Wenn es nach der EU-Kommission geht, dann soll in Zukunft jeder EU-Staat selbst entscheiden dürfen, ob er Gentechnik-Pflanzen anbauen will oder nicht. Bisher wird das in Brüssel für ganz Europa einheitlich beschlossen. Doch der neue Ansatz stößt auf massive Kritik.

Von Mirjam Stöckel | 23.12.2010
    Frédéric Vincent, Sprecher des EU-Gesundheitskommissars, macht schon von Berufs wegen viele Worte. Zur Position der 27 EU-Staaten beim Anbau von Genpflanzen aber – da fällt ihm nur eins ein:

    "Kakophonie"

    Es stimmt: Immer wenn die Frage ansteht, ob neben der Kartoffel Amflora und dem Mais Mon810 noch eine neue Genpflanze europaweit angebaut werden darf oder nicht, können sich die zuständigen Fachminister der EU-Mitgliedsstaaten nicht einigen: Einige sind immer dafür, andere immer dagegen, und der Rest entscheidet mal so, mal so – eine klare Mehrheit findet sich also nie. Diese Blockade führt dazu, dass statt der 27 Staaten die EU-Kommission über die Anbauerlaubnis entscheiden muss, so schreiben es die Regeln vor. Regelmäßig macht sich die Brüsseler Behörde damit zum Buhmann für die Öffentlichkeit – eine unangenehme Rolle, die sie gern schnellstens los wäre.

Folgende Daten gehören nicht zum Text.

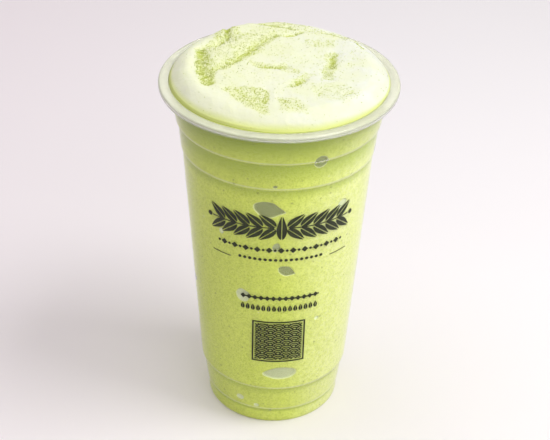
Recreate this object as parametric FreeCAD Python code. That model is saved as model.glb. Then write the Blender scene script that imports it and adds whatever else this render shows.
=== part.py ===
import FreeCAD, Part
import math
import os

from FreeCAD import Vector

# A takeaway cup of matcha frappe: a thin plastic cup, the blended drink that fills it to the brim,
# and a cap of milk foam that rises above the rim.
#
# Millimetres, +Z up. The origin lies on the cup's axis, on the surface that the cup stands on.
# The cup's wall is one thin sheet of even thickness, bent along a path from the middle of the base
# to the curled end of the lip. The drink follows the same path a little further in, and the foam
# sits in a shallow seat in the top of the drink.

# Cup: overall sizes
CUP_HEIGHT = 158.5
RIM_RADIUS = 49.0
FOOT_RADIUS = 29.3
WALL = 0.6
BEND = 0.4               # radius on the inside of a bend in the wall
TOE_BEND = 1.0           # the same, where the foot turns up into the wall
MOUTH_BEND = 0.8         # the same, where the collar turns out into the flange

# Cup: rim, from the mouth outwards
FLANGE_WIDTH = 4.5       # from the inside of the mouth to the outside of the rim
LIP_DROP = 2.8           # how far the rim is turned down
LIP_CURL = 1.2           # how far the end of the lip curls back in

# Cup: the part that nests in the next cup, from the rim downwards
COLLAR_HEIGHT = 16.2     # from the rim to the upper ledge
COLLAR_FLARE = 2.7       # how much the collar widens on the way up
UPPER_LEDGE = 0.9        # step inwards under the collar
NECK_HEIGHT = 12.6       # from the upper ledge to the lower one
NECK_FLARE = 1.0
LOWER_LEDGE = 0.6        # step inwards under the neck

# Cup: foot, from the base upwards
KICK_UP = 3.2            # how high the middle of the base lies above the foot ring
FOOT_RING = 4.4          # width of the ring that the cup stands on
KICK_SLOPE = 1.6         # run of the slope from the foot ring to the raised base
HEEL_HEIGHT = 8.2
HEEL_FLARE = 0.4
HEEL_STEP = 0.4          # step outwards above the heel
GRIP_HEIGHT = 13.6       # the band above the heel
GRIP_FLARE = 1.6
GRIP_STEP = 0.9          # step outwards above that band
LEDGE_RISE = 0.7         # height over which a step of the wall is made

# Drink
FILL_GAP = 0.25          # from the wall to the drink
LEVEL_DROP = 0.8         # from the rim down to the drink's level

# Foam
SEAT_GAP = 0.2           # from the drink to the foam
EDGE_GAP_BACK = 0.7      # from the drink's brim to the foam's edge at the back
EDGE_GAP_FRONT = 2.1     # the same at the front
FOAM_EDGE = 0.9          # thickness of the foam at its edge, above the drink's level
FOAM_RISE = 5.0          # how far the dome rises from its edge
FOAM_SLOPE = 10.0        # width of the sloping border of the dome
FOAM_SINK = 3.5          # depth of the seat that the foam fills
SEAT_SLOPE = 9.0         # run of the seat's sloping side
SEAT_BEND = 12.0         # rounding between that side and the seat's flat floor
BACK_RISE = 3.8          # how high the foam stands at its edge where it is heaped up at the back
BACK_ROUND = 3.0         # rounding of that steep edge
BACK_LEAN = 60.0         # how far it leans in above the rounding, in degrees
FOAM_GRID = 44           # spans of the net that carries the top of the foam, each way

# Folds in the top of the foam: where each starts and ends, in shares of the foam's radius to the
# right and to the back of its centre, its half width, and its height (a crease is negative).
FOLDS = [
    ((-0.90, 0.45), (-0.84, -0.34), 4.2, 0.9),     # smooth roll along the left border
    ((-0.74, 0.44), (-0.68, -0.24), 3.0, -1.5),    # valley beside it, full of powder
    ((-0.50, 0.86), (-0.72, 0.48), 2.2, -1.3),     # crease from the back left edge
    ((-0.40, 0.62), (-0.56, 0.22), 4.5, 0.8),      # swelling between the two creases
    ((-0.66, 0.00), (-0.02, 0.82), 2.6, -1.2),     # long crease across the left half
    ((-0.20, 0.28), (0.16, 0.04), 2.6, -0.9),      # short crease near the middle
    ((0.10, -0.20), (0.24, -0.08), 2.4, -0.7),     # its continuation
    ((0.20, 0.34), (0.10, 0.62), 5.0, 0.9),        # swelling behind the middle
    ((0.52, 0.40), (0.42, -0.06), 2.8, -1.1),      # crease on the right
    ((0.60, 0.62), (0.80, 0.24), 4.0, 0.7),        # roll along the right border
    ((0.04, 0.80), (0.20, 0.90), 2.2, -1.0),       # crease near the back edge
    ((-0.20, 0.95), (0.05, 0.99), 3.2, 1.1),       # crest at the back edge
    ((-0.46, -0.26), (-0.10, -0.84), 3.4, -0.6),   # hollow in front, to the left
    ((0.06, -0.52), (0.62, -0.42), 7.0, 0.7),      # broad smooth swell in front
]


def wall_stations():
    """Corners of the cup's outer face, from the middle of the base to the end of the lip.

    Each is (radius, height, radius on the inside of the bend there).
    """
    base = [
        (0.0, KICK_UP, 0.0),
        (FOOT_RADIUS - FOOT_RING - KICK_SLOPE, KICK_UP, BEND),
        (FOOT_RADIUS - FOOT_RING, 0.0, BEND),
        (FOOT_RADIUS, 0.0, TOE_BEND),
    ]
    heel_radius = FOOT_RADIUS + HEEL_FLARE
    grip_foot = heel_radius + HEEL_STEP
    grip_radius = grip_foot + GRIP_FLARE
    grip_top = HEEL_HEIGHT + GRIP_HEIGHT
    foot = [
        (heel_radius, HEEL_HEIGHT - LEDGE_RISE, BEND),
        (grip_foot, HEEL_HEIGHT, BEND),
        (grip_radius, grip_top - LEDGE_RISE, BEND),
        (grip_radius + GRIP_STEP, grip_top, BEND),
    ]
    mouth_outside = mouth_radius() + WALL
    collar_foot = mouth_outside - COLLAR_FLARE
    neck_radius = collar_foot - UPPER_LEDGE
    neck_foot = neck_radius - NECK_FLARE
    upper_ledge = CUP_HEIGHT - COLLAR_HEIGHT
    lower_ledge = upper_ledge - NECK_HEIGHT
    nesting = [
        (neck_foot - LOWER_LEDGE, lower_ledge - LEDGE_RISE, BEND),
        (neck_foot, lower_ledge, BEND),
        (neck_radius, upper_ledge - LEDGE_RISE, BEND),
        (collar_foot, upper_ledge, BEND),
    ]
    rim = [
        (mouth_outside, CUP_HEIGHT - WALL, MOUTH_BEND),
        (RIM_RADIUS - WALL, CUP_HEIGHT - WALL, BEND),
        (RIM_RADIUS - WALL, CUP_HEIGHT - LIP_DROP + WALL, BEND),
        (RIM_RADIUS - WALL - LIP_CURL, CUP_HEIGHT - LIP_DROP + WALL, 0.0),
    ]
    return base + foot + nesting + rim


def mouth_radius():
    """Radius of the mouth, on the inside of the wall."""
    return RIM_RADIUS - FLANGE_WIDTH


def direction(start, end):
    """Unit vector from one station to the next, in the plane of the section."""
    length = math.hypot(end[0] - start[0], end[1] - start[1])
    return ((end[0] - start[0]) / length, (end[1] - start[1]) / length)


def offset_stations(stations, distance):
    """The stations moved to the left of the path, towards the inside of the cup.

    A bend keeps its centre, so its radius grows on one side of the sheet and shrinks on the other.
    """
    moved = []
    last = len(stations) - 1
    for index, (radius, height, bend) in enumerate(stations):
        before = direction(stations[max(index - 1, 0)], stations[max(index, 1)])
        after = direction(stations[min(index, last - 1)], stations[min(index + 1, last)])
        across = 1.0 + before[0] * after[0] + before[1] * after[1]
        left = (-(before[1] + after[1]) / across, (before[0] + after[0]) / across)
        turn = before[0] * after[1] - before[1] * after[0]
        inside = WALL + FILL_GAP - distance if turn > 0 else distance
        corner = bend + inside if bend > 0 else 0.0
        moved.append((radius + distance * left[0], height + distance * left[1], corner))
    return moved


def section_point(radius, height):
    """A point of the section, in the XZ plane."""
    return Vector(radius, 0.0, height)


def rounded_edges(stations):
    """Lines along the stations, joined by tangent arcs at those that have a bend."""
    edges = []
    start = section_point(stations[0][0], stations[0][1])
    for index in range(1, len(stations) - 1):
        radius, height, bend = stations[index]
        before = direction(stations[index - 1], stations[index])
        after = direction(stations[index], stations[index + 1])
        corner = section_point(radius, height)
        if bend == 0.0:
            edges.append(Part.LineSegment(start, corner).toShape())
            start = corner
            continue
        half_turn = math.acos(before[0] * after[0] + before[1] * after[1]) / 2.0
        reach = bend * math.tan(half_turn)
        arc_start = section_point(radius - reach * before[0], height - reach * before[1])
        arc_end = section_point(radius + reach * after[0], height + reach * after[1])
        to_centre = (arc_start + arc_end) * 0.5 - corner
        to_centre.normalize()
        middle = corner + to_centre * (bend / math.cos(half_turn) - bend)
        edges.append(Part.LineSegment(start, arc_start).toShape())
        edges.append(Part.Arc(arc_start, middle, arc_end).toShape())
        start = arc_end
    end = section_point(stations[-1][0], stations[-1][1])
    edges.append(Part.LineSegment(start, end).toShape())
    return edges


def revolved(edges):
    """A solid of revolution about the cup's axis, from the edges of a closed section."""
    wire = Part.Wire(Part.__sortEdges__(edges))
    face = Part.Face(wire)
    solid = face.revolve(Vector(0, 0, 0), Vector(0, 0, 1), 360)
    return solid.removeSplitter()


def straight(start, end):
    """A straight edge of the section between two of its points."""
    return Part.LineSegment(section_point(*start), section_point(*end)).toShape()


def make_cup():
    """The cup: a sheet of even thickness from the base to the curled lip."""
    outside = wall_stations()
    inside = offset_stations(outside, WALL)
    ends = [
        straight(outside[0][:2], inside[0][:2]),
        straight(outside[-1][:2], inside[-1][:2]),
    ]
    outer_face = offset_stations(outside, 0.0)
    return revolved(rounded_edges(outer_face) + rounded_edges(inside) + ends)


def filling_stations():
    """Corners of the filling's outer face, clear of the wall, from the base up to the brim."""
    to_mouth = len(wall_stations()) - 3
    bounds = offset_stations(wall_stations(), WALL + FILL_GAP)[:to_mouth]
    level = CUP_HEIGHT - LEVEL_DROP
    lower = bounds[-2]
    upper = bounds[-1]
    share = (level - lower[1]) / (upper[1] - lower[1])
    brim = (lower[0] + share * (upper[0] - lower[0]), level, 0.0)
    return bounds[:-1] + [brim]


def make_filling():
    """All that the cup holds up to the drink's level."""
    bounds = filling_stations()
    centre = (0.0, bounds[-1][1])
    closing = [straight(bounds[-1][:2], centre), straight(centre, bounds[0][:2])]
    return revolved(rounded_edges(bounds) + closing)


def foam_radius():
    """Radius of the foam's round outline."""
    brim = filling_stations()[-1]
    return brim[0] - (EDGE_GAP_BACK + EDGE_GAP_FRONT) / 2.0


def foam_shift():
    """How far the foam's centre lies behind the cup's axis."""
    return (EDGE_GAP_FRONT - EDGE_GAP_BACK) / 2.0


def fold_height(x, y, start, end, half_width, height):
    """Height that one fold adds at a place on the foam; x and y run from the foam's centre."""
    size = foam_radius()
    start_x, start_y = start[0] * size, start[1] * size
    run_x, run_y = end[0] * size - start_x, end[1] * size - start_y
    along = ((x - start_x) * run_x + (y - start_y) * run_y) / (run_x ** 2 + run_y ** 2)
    along = min(max(along, 0.0), 1.0)
    gap = math.hypot(x - start_x - along * run_x, y - start_y - along * run_y)
    return height * math.exp(-(gap / half_width) ** 2)


def foam_height(x, y):
    """Height of the foam's top above its edge: a folded dome, heaped up towards the back."""
    from_centre = math.hypot(x, y)
    border = (foam_radius() - from_centre) / FOAM_SLOPE
    slope = math.sin(math.pi / 2.0 * min(max(border, -1.0), 1.0))
    backwards = (1.0 + y / max(from_centre, 1.0)) / 2.0
    edge = BACK_RISE * backwards ** 4
    folds = sum(fold_height(x, y, *fold) for fold in FOLDS)
    return edge + slope * (FOAM_RISE - edge) + max(slope, 0.0) * folds


def foam_top():
    """The top of the foam as one smooth surface over a square a little larger than the foam."""
    reach = foam_radius() + 1.0
    step = 2.0 * reach / FOAM_GRID
    edge = CUP_HEIGHT - LEVEL_DROP + FOAM_EDGE
    net = []
    for row in range(FOAM_GRID + 1):
        y = row * step - reach
        places = [column * step - reach for column in range(FOAM_GRID + 1)]
        net.append([Vector(x, y + foam_shift(), edge + foam_height(x, y)) for x in places])
    surface = Part.BSplineSurface()
    surface.interpolate(net)
    return surface.toShape()


def foam_blank(grown):
    """A round blank with the foam's underside and its steepest edge, grown by a clearance."""
    radius = foam_radius() + grown
    brim = CUP_HEIGHT - LEVEL_DROP - grown
    corner = CUP_HEIGHT - LEVEL_DROP + FOAM_EDGE + BACK_RISE - BACK_ROUND / 5.0
    apex = corner + radius / math.tan(math.radians(BACK_LEAN))
    outline = [
        (0.0, brim - FOAM_SINK, 0.0),
        (radius - SEAT_SLOPE, brim - FOAM_SINK, SEAT_BEND),
        (radius, brim, 0.0),
        (radius, corner, BACK_ROUND),
        (0.0, apex, 0.0),
    ]
    axis = straight((0.0, apex), (0.0, brim - FOAM_SINK))
    blank = revolved(rounded_edges(outline) + [axis])
    blank.translate(Vector(0, foam_shift(), 0))
    return blank


def make_foam():
    """The foam: everything of its blank that lies under the folded top."""
    below = foam_top().extrude(Vector(0, 0, -2.0 * (FOAM_RISE + FOAM_SINK + FOAM_EDGE)))
    return only_solid(foam_blank(0.0).common(Part.Solid(below)))


def make_drink():
    """The drink: the cup's filling with a seat for the foam in its top."""
    return only_solid(make_filling().cut(foam_blank(SEAT_GAP)))


def only_solid(shape):
    """The one solid of a boolean's result; more or fewer is a fault of the sizes."""
    if len(shape.Solids) != 1:
        raise ValueError("expected one solid, found %d" % len(shape.Solids))
    return shape.Solids[0]


def main():
    os.makedirs("parts", exist_ok=True)
    make_cup().exportStep("parts/cup.step")
    make_drink().exportStep("parts/drink.step")
    make_foam().exportStep("parts/foam.step")


main()
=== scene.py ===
import math
import random

import bmesh
import bpy
from mathutils import Euler, Matrix, Vector


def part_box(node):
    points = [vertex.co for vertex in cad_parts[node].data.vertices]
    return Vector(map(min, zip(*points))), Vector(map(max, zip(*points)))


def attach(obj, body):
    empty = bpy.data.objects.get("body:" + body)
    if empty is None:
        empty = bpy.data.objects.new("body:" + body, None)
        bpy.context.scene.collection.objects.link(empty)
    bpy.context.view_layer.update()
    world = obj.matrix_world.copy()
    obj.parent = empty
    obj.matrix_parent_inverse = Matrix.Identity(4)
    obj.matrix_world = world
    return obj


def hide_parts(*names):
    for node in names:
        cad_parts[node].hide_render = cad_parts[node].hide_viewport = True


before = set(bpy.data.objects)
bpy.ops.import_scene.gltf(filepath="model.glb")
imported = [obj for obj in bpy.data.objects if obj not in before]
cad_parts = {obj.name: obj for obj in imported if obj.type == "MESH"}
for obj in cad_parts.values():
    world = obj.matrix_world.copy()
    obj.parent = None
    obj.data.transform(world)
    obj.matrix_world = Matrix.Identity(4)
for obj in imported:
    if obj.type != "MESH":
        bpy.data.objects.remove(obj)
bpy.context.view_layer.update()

bl_info = {
    "name": "Matcha frappe",
    "version": (1, 0, 0),
    "blender": (4, 5, 0),
    "location": "View3D > Sidebar > Frappe",
    "description": "Finishes a takeaway cup of matcha frappe, with its drink, foam and print",
    "category": "Object",
}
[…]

    Im Juli hat die EU-Kommission daher vorgeschlagen, den Anbau von Genpflanzen in Europa in Zukunft so zu regeln: Auf EU-Ebene soll geprüft werden, ob eine bestimmte Genpflanze nach wissenschaftlichen Kriterien sicher ist und damit grundsätzlich zum Anbau zugelassen wird. Gibt Brüssel im Prinzip grünes Licht, soll danach jedes Land selbst entscheiden, ob die Pflanze tatsächlich auf die Felder darf. Die Buhmann-Rolle hätte die EU-Kommission damit an die Mitgliedsstaaten abgegeben.

    "Man versucht jetzt, die Länder einfach auseinander zu dividieren. Das heißt, gentechnikfreundliche Länder wie zum Beispiel Spanien oder Holland können in Zukunft ungehemmt anbauen. Und das wird dazu führen, dass wir in Europa mehr Gentechnik bekommen statt weniger. Und das ist mit Sicherheit nicht im Sinne der Verbraucher in Europa."

    Martin Häusling ist nicht der einzige, der diese Pläne kritisiert. Heftige Kritik kommt auch aus den Mitgliedsstaaten. Sie verlangen: Die EU-Kommission muss endlich einen Bericht vorlegen, der klärt, welche sozialen und wirtschaftlichen Folgen der Anbau von Genpflanzen überhaupt hat. Das will die Kommission nun – Monate verspätet – im Januar nachholen.

    Die EU-Mitgliedsstaaten bezweifeln außerdem, dass die geplante Neuregelung mit geltendem EU-Recht und internationalen Handelsregeln vereinbar ist. Bundesumweltminister Norbert Röttgen:

    "Wenn in jedem Mitgliedstaat über die Zulassung aus eigenen Gründen entschieden werden kann – also in dem einen ist die Zulassung erfolgt, in dem anderen nicht –bezüglich des gleichen Produktes, dann haben wir keinen Binnenmarkt. Und auch die Vereinbarkeit mit WTO-Regelungen ist ganz offensichtlich jedenfalls noch nicht positiv beantwortet. Also wir haben damit keine rechtlich solide Grundlage."

    Die Kritiker fürchten: Wenn ein Staat eine Genpflanze nach den neuen Regeln verbietet, riskiert er, vom Europäischen Gerichtshof oder der Welthandelsorganisation WTO bestraft zu werden. Denn die WTO erlaubt nur dann den Handel mit gentechnisch veränderten Organismen einzuschränken oder zu verbieten, wenn aus ihrer Sicht wissenschaftlich nachgewiesen ein Risiko für die menschliche Gesundheit besteht. Nach dem Willen der EU-Kommission aber sollen die Mitgliedsstaaten den Anbau von Genpflanzen auch aus anderen Gründen verbieten dürfen – schon dann beispielsweise, wenn ihre Bevölkerung grüne Gentechnik grundsätzlich ablehnt.

    Dagegen hält Frédéric Vincent, der Kommissionssprecher, die neuen Zulassungsregeln für juristisch wasserdicht und verteidigt sie: Der EU-Binnenmarkt sei von den Plänen doch gar nicht betroffen – schließlich gehe es nicht um den Handel von gentechnisch verändertem Saatgut, sondern nur um dessen Anbau.

    Und auch bei der Welthandelsorganisation sieht er keine Probleme für das geplante System, wonach jeder Mitgliedsstaaten nach eigenem Geschmack entscheidet, welche Genpflanzen wachsen dürfen:

    "Wir haben darüber mit unseren Partnern in Nord- und Südamerika schon diskutiert. Wir werden in den nächsten Monaten sehen, wie sich die Debatte bei uns entwickelt. Aber wir vertrauen darauf, dass unser System den Prüfungen standhält."

    Ob diese Zuversicht begründet ist – das könnte sich erst zeigen, wenn die EU-Staaten eines Tages tatsächlich selbst entscheiden, welche Genpflanzen sie auf ihre Felder lassen.